2 min read

The Maynard Doctrine: A guide to the bollocksfest of NHS management jargon

Health economist Professor Alan Maynard turns his attention to the beautiful world of NHS management jargon

The ways in which NHS staff communicate with each other and the public are a wonder to behold! There is redundant use of adjectives to emphasise perfectly adequate nouns … and then there are phrases which are mis-speaking, misleading or just vacuous.

The latter are charitably collectively known as ‘jargon’. Less charitably, they are known as ‘bollocks’.

Following an appeal on Twitter, the following examples of this pathetic use of jargon are offered to stimulate debate and elaboration.

The underlined material is suggested translations for current jargon. My interpretations can be revised if you have better offerings. Many thanks to my initial Twitter responders.

Enlightened NHS organisations wishing to eradicate this abuse of language might adopt the following incentive: each abuser should contribute £10 to Oxfam for each “sin”!

Jargon / translation
Action plan = plan (intrigued to know if users of this term also think in terms of inaction plans? Many NHS plans appear to be inaction plans.)

Blue sky thinking = pious, un-evidence-based hopes

Burning platform = we are in the shit

Deep clean = clean

Deep dive = analyse

Doing a piece of work around = analysing, probably superficially, with vague completion date

Drill down = analyse

Effectiveness = not a synonym for efficiency, as commonly yet wrongly supposed. The former tells us us what works; efficiency tells us whether something works at what cost. NHS documents should ban this confusion and fine managers and clinicians for mis-use using the tools of derision and demotion!

Envelopes = money and time limits /  budgets

Holding the ring = shutting up, being loyal and praying

Incentivise = making a vague effort to alter behaviour, usually in an un-evidenced way

Integrated commissioning = 2013’s favourite health policy unicorn; much talked about but rarely seen

Movable feast = the author / speaker is clueless about what’s happening; it’s time to pray

A marathon, not a sprint = this is difficult, don’t blame me if we fail

Need more granularity = yes, thank you, I am aware that my analysis is poor; please shut up while I sort out my deficiencies

Negative uplifts = funding cuts

Pump priming = allocating taxpayers’ resources; generally in poorly designed and un-evaluated ‘wheezes’

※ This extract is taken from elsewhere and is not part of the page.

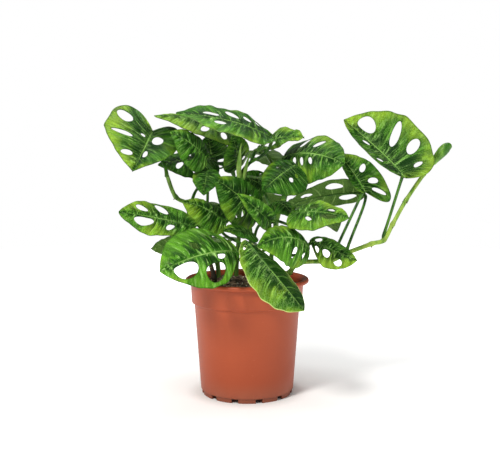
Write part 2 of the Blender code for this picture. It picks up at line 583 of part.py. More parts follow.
for ring in range(6):
    low = 1 + ring * SOIL_SEGMENTS
    high = low + SOIL_SEGMENTS
    for i in range(SOIL_SEGMENTS):
        j = (i + 1) % SOIL_SEGMENTS
        faces.append((low + i, high + i, high + j))
        faces.append((low + i, high + j, low + j))
last = 1 + 6 * SOIL_SEGMENTS
faces.append([last + i for i in range(SOIL_SEGMENTS)])
soil = mesh_object("soil", verts, faces, soilMat)
outward(soil)
holes = []
for spots in VINES.values():
    low = SOIL_TOP_Z - SOIL_HOLE_DEPTH
    holes.append(rod("stem_hole", spots[0][0], spots[0][1], low, SOIL_TOP_Z + 12.0, STEM_RADIUS + 0.5, 10))
boolean(soil, holes, "DIFFERENCE")
smooth(soil, 40)
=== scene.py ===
# Monstera adansonii in a plastic nursery pot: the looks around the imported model.
import random
from math import copysign, cos, exp, hypot, pi, radians, sin, sqrt, tan, tau
import bpy
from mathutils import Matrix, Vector, noise


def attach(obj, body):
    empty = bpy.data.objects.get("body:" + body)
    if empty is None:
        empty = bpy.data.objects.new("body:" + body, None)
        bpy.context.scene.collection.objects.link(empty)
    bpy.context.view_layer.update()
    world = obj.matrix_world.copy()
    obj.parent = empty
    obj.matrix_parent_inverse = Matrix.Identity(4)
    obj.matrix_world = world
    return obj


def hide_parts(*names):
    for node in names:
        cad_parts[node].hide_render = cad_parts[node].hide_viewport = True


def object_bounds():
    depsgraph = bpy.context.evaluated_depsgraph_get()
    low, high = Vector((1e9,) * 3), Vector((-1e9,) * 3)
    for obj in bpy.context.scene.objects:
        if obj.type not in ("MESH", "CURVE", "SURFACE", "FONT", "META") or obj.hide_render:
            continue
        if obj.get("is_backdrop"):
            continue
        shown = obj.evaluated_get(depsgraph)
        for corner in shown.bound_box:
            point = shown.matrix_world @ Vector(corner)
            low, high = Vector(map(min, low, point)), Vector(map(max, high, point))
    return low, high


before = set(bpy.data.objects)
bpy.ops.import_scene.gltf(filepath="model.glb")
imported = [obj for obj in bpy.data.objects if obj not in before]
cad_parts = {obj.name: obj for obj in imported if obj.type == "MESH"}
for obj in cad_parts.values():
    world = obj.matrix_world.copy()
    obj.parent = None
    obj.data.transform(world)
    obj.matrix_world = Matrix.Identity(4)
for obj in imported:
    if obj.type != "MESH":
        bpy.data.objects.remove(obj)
solidBox = [list(corner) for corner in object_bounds()]
print("stage: frame loaded,", len(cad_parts), "nodes")

mm = 0.001  # sizes below are millimetres unless a note says otherwise

# camera and studio: places and sizes in metres, turns in degrees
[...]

Slight discomfort = deficit ahoy - mind out for your job and / or worse patient care

This paper is not robust = this paper is crap and I don’t agree with it, but am trying to be unnecessarily polite to a clueless colleague

Talk offline = kindly shut up: you are embarrassing me. Let’s fix this quietly and discreetly

Transformational = pious, un-evidence-based hopes

Trust over-performance = a good old-fashioned overspend: these are always fun! We are screwing the CCG!